## Problem description
Among the entries below, one stretch runs from the line that contains "The three.js and" through the line that contains "const ROD_HIGH = UPPER_SLEEVE_AT + 8;". Repeat that stretch exactly, ends included, and only that.

════════════════════

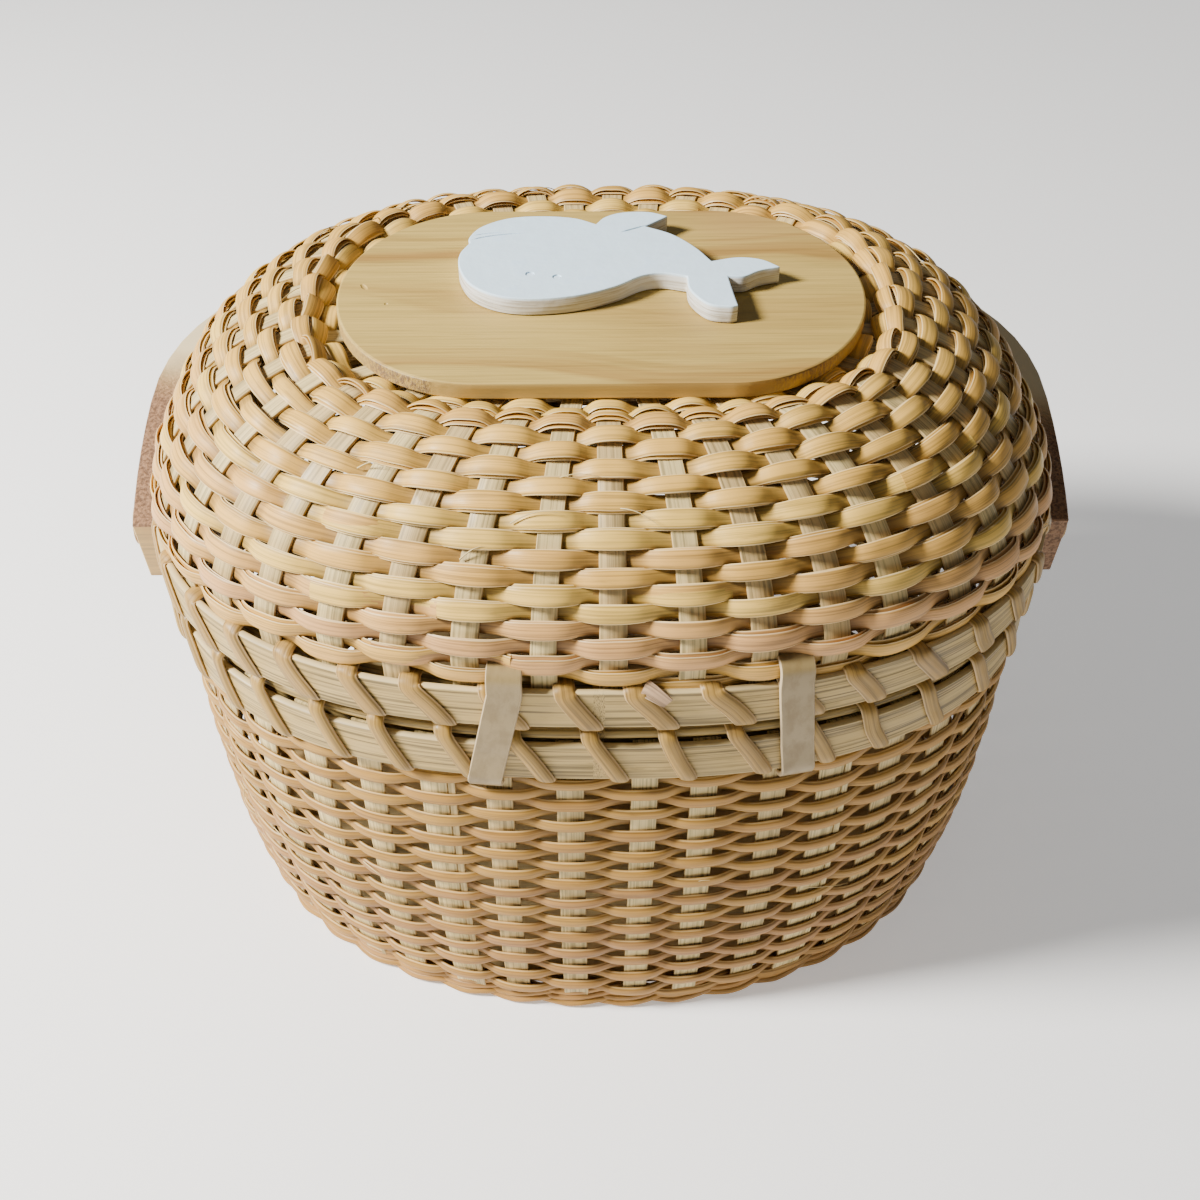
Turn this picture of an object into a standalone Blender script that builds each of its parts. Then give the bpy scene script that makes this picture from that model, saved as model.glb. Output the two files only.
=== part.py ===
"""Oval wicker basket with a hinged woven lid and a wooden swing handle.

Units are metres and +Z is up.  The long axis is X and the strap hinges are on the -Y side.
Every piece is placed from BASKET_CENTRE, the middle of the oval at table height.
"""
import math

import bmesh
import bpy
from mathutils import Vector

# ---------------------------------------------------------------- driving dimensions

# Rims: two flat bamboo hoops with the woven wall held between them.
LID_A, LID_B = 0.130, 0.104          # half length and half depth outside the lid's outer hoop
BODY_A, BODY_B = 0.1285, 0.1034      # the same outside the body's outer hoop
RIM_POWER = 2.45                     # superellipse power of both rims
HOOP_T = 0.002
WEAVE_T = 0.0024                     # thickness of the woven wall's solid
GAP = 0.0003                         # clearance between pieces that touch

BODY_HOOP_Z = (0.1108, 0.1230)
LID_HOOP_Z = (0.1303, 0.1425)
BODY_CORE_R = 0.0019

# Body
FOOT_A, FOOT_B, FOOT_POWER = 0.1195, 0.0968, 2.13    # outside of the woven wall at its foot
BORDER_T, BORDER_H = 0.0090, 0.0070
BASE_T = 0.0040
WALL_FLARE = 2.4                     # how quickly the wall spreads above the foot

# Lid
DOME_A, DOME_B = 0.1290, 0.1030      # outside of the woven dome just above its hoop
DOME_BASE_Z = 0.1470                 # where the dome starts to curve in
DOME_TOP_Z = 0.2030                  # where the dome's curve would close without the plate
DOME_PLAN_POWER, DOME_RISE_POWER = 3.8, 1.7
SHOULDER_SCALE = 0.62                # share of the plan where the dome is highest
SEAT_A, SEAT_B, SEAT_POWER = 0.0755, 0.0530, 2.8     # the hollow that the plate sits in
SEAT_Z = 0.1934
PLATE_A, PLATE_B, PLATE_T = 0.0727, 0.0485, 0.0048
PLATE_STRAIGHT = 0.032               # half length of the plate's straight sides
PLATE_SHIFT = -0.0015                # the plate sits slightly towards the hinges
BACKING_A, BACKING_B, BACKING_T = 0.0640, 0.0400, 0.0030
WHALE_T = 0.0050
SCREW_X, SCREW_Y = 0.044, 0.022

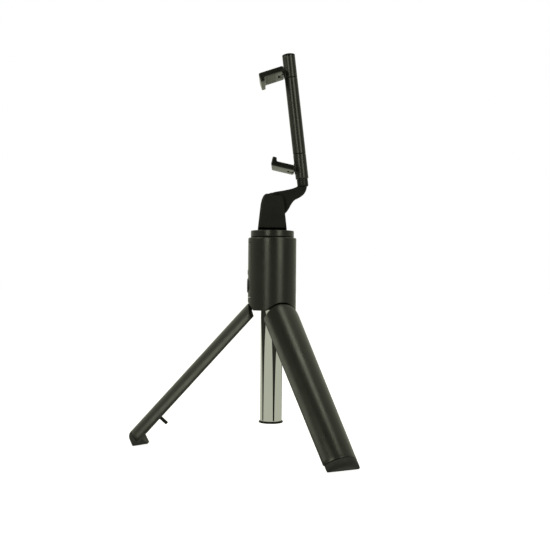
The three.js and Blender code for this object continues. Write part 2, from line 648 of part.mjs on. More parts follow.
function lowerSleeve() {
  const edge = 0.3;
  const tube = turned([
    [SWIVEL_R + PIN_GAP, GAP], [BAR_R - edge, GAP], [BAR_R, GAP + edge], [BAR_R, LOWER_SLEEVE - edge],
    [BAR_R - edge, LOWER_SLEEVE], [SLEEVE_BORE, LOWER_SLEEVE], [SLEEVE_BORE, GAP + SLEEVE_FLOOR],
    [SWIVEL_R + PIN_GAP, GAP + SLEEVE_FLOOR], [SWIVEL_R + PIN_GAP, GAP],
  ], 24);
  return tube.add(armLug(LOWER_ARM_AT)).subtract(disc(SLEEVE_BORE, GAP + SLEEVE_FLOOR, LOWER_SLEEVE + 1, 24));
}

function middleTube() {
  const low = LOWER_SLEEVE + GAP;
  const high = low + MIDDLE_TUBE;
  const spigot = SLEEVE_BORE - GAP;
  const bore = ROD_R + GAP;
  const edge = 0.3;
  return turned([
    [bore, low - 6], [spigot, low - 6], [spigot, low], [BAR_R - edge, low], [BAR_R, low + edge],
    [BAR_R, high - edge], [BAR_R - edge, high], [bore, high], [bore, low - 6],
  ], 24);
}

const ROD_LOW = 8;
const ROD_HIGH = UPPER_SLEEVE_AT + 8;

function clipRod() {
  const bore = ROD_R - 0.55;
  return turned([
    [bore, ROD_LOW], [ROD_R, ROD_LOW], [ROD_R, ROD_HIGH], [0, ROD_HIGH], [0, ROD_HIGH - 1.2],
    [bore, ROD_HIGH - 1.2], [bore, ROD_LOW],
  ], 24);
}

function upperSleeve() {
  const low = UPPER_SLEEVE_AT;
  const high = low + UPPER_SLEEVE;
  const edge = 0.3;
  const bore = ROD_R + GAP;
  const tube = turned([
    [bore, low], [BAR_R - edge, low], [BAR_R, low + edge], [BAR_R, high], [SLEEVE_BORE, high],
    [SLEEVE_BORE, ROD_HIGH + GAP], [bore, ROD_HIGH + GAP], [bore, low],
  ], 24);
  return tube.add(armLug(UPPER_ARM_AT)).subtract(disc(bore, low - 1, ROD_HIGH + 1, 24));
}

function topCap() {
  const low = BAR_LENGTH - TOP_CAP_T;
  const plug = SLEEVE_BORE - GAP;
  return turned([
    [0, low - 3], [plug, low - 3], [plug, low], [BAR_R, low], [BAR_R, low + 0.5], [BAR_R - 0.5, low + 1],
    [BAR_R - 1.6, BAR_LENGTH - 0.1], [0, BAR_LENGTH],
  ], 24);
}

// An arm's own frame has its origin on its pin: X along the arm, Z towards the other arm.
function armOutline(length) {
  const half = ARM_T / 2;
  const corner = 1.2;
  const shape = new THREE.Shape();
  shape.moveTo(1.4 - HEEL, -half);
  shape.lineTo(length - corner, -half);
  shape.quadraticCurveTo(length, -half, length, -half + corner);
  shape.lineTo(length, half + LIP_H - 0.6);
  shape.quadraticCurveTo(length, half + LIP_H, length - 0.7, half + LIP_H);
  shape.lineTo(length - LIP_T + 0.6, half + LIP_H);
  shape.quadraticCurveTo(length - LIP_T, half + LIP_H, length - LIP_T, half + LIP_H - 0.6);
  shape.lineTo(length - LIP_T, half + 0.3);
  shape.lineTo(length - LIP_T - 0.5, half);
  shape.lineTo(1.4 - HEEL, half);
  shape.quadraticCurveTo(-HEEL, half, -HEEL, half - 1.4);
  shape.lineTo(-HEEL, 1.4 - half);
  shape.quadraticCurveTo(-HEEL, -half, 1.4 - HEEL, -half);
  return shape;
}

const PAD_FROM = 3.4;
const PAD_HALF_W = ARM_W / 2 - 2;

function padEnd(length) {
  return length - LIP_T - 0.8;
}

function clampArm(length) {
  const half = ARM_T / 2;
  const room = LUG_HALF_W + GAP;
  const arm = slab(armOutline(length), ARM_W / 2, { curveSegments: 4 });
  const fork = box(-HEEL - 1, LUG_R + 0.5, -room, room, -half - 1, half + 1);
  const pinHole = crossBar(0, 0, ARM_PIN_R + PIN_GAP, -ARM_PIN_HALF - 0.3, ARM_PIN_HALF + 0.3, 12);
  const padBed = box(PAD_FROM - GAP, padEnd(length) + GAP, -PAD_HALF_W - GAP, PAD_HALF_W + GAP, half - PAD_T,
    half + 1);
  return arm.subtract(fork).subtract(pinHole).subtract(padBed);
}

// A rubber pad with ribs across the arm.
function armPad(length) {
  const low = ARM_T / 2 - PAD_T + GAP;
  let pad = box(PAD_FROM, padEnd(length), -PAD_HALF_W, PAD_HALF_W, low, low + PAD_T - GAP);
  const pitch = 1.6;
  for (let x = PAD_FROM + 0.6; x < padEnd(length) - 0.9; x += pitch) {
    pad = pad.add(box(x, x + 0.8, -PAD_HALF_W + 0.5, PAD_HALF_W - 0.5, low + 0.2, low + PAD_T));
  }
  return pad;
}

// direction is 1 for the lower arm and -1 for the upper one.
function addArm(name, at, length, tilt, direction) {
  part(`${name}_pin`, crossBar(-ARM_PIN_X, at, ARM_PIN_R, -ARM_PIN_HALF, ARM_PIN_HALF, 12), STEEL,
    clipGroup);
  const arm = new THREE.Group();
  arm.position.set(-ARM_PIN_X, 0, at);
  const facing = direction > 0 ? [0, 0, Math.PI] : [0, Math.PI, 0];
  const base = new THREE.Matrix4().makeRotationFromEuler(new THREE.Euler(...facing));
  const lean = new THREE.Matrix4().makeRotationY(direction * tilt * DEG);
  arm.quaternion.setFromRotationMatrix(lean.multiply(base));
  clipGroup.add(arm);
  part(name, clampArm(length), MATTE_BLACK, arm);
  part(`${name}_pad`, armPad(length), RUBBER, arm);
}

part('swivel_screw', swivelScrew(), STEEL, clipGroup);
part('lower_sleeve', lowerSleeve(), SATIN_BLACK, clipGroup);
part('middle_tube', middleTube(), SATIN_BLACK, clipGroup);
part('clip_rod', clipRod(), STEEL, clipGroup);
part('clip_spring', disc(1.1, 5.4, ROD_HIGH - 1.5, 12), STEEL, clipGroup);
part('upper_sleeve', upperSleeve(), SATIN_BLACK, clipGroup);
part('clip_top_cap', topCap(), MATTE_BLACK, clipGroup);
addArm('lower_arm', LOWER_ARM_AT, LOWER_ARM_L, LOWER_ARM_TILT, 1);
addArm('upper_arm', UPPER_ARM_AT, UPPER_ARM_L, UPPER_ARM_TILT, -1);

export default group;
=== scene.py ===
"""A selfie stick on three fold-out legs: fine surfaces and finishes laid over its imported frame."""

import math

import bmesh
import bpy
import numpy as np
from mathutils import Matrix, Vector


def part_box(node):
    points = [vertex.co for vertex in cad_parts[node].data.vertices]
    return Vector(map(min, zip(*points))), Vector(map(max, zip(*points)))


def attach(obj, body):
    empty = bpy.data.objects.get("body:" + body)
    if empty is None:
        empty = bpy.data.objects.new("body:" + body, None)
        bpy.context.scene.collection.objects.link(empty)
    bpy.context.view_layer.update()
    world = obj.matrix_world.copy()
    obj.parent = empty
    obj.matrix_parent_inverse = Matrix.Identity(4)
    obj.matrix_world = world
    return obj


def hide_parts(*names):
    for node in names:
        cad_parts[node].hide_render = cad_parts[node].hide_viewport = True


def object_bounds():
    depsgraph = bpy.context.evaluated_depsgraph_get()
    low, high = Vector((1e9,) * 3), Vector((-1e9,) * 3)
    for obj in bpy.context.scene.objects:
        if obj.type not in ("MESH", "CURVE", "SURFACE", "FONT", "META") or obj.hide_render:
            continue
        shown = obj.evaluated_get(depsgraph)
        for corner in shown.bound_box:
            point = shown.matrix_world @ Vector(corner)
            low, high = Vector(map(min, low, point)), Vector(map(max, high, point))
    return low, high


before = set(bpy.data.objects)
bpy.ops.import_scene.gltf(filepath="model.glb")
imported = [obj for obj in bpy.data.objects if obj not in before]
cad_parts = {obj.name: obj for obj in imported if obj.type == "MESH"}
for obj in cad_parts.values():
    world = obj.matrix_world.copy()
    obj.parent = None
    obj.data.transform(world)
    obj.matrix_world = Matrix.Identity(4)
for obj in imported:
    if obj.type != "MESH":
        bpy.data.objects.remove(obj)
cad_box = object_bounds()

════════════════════

## The answer
The three.js and Blender code for this object continues. Write part 2, from line 648 of part.mjs on. More parts follow.
function lowerSleeve() {
  const edge = 0.3;
  const tube = turned([
    [SWIVEL_R + PIN_GAP, GAP], [BAR_R - edge, GAP], [BAR_R, GAP + edge], [BAR_R, LOWER_SLEEVE - edge],
    [BAR_R - edge, LOWER_SLEEVE], [SLEEVE_BORE, LOWER_SLEEVE], [SLEEVE_BORE, GAP + SLEEVE_FLOOR],
    [SWIVEL_R + PIN_GAP, GAP + SLEEVE_FLOOR], [SWIVEL_R + PIN_GAP, GAP],
  ], 24);
  return tube.add(armLug(LOWER_ARM_AT)).subtract(disc(SLEEVE_BORE, GAP + SLEEVE_FLOOR, LOWER_SLEEVE + 1, 24));
}

function middleTube() {
  const low = LOWER_SLEEVE + GAP;
  const high = low + MIDDLE_TUBE;
  const spigot = SLEEVE_BORE - GAP;
  const bore = ROD_R + GAP;
  const edge = 0.3;
  return turned([
    [bore, low - 6], [spigot, low - 6], [spigot, low], [BAR_R - edge, low], [BAR_R, low + edge],
    [BAR_R, high - edge], [BAR_R - edge, high], [bore, high], [bore, low - 6],
  ], 24);
}

const ROD_LOW = 8;
const ROD_HIGH = UPPER_SLEEVE_AT + 8;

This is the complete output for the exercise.